O insucesso inicial do Walkman começou a inverter-se com uma forte aposta de marketing, que pôs caras famosas a sorrir para o público com os auscultadores, então considerados inestéticos, nos ouvidos e o leitor preso no cinto. Contudo, apenas quando os maiores consumidores de música, os adolescentes, o adoptaram, é que se tornou um fenómeno. Com ele, ficou marcado o início da omnipresença na música em todos espaços e todos os momentos da vida - algo que é hoje uma evidência, com telemóveis aos berros no metro, com os auscultadores brancos dos iPods bem identificáveis na autocarro, com os leitores de MP3 a acompanhar todos os passos do dia-a-dia. A diferença estava na escala.
O Walkman era portátil, tal como as dezenas de pilhas de que necessitaríamos para o alimentar durante 15 dias de férias, mas nunca seria omnipresente. Ninguém levaria o então ágil e leve aparelho, hoje um vulgar trambolho, para todo o lado, correndo o risco de vê-lo despedaçar-se no chão durante uma passagem mais acelerada do One, dos Metallica, ou de um passo de dança improvisado ao som do Black or white de Michael Jackson.
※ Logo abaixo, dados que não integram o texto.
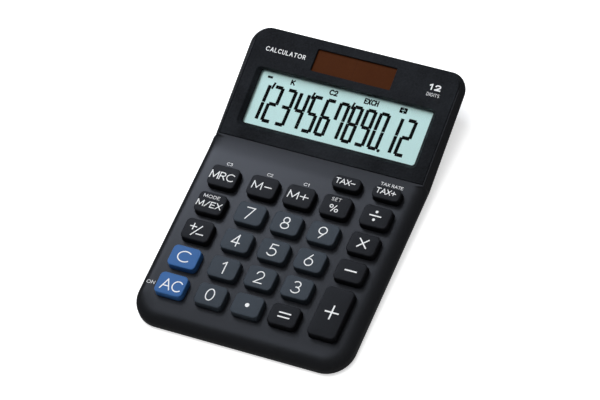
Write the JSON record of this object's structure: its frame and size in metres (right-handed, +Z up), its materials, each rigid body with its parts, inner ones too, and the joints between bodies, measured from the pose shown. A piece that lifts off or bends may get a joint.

Mas tínhamos ali uma companhia certa, um refúgio íntimo que, num ápice, podia transformar-se numa afirmação de personalidade - "o que estás a ouvir?", perguntava-se a alguém ao nosso lado na viagem de estudo e às vezes não eram os Guns N"Roses ou os U2, eram os Stone Roses ou Mazzy Star e estávamos a caminho de algo bonito (no dia seguinte, trocavam-se um par de cassetes e o processo reiniciava-se).
Naturalmente, esta última memória não soará a novidade a miúdos de 13 anos, como aquele a quem a BBC, o ano passado, entregou um Walkman para registar o choque tecnológico e que demorou três dias a perceber que a cassete tinha lado A e lado B. Também ele utilizará o seu iPod como mundo privado a quem deixa outros acederem de tempos a tempos. E também ele, daqui a 30 anos, se lamentará com nostalgia quando a Apple anunciar o fim do obsoleto iPod, ultrapassado por um outro qualquer equipamento que os miúdos de 13 anos utilizarão para fazerem aquilo que ele fazia. Para fazerem aquilo que fazia quem cresceu com um Walkman pesadão numa mão e auscultadores nos ouvidos. Que é tão só isto: ouvir música.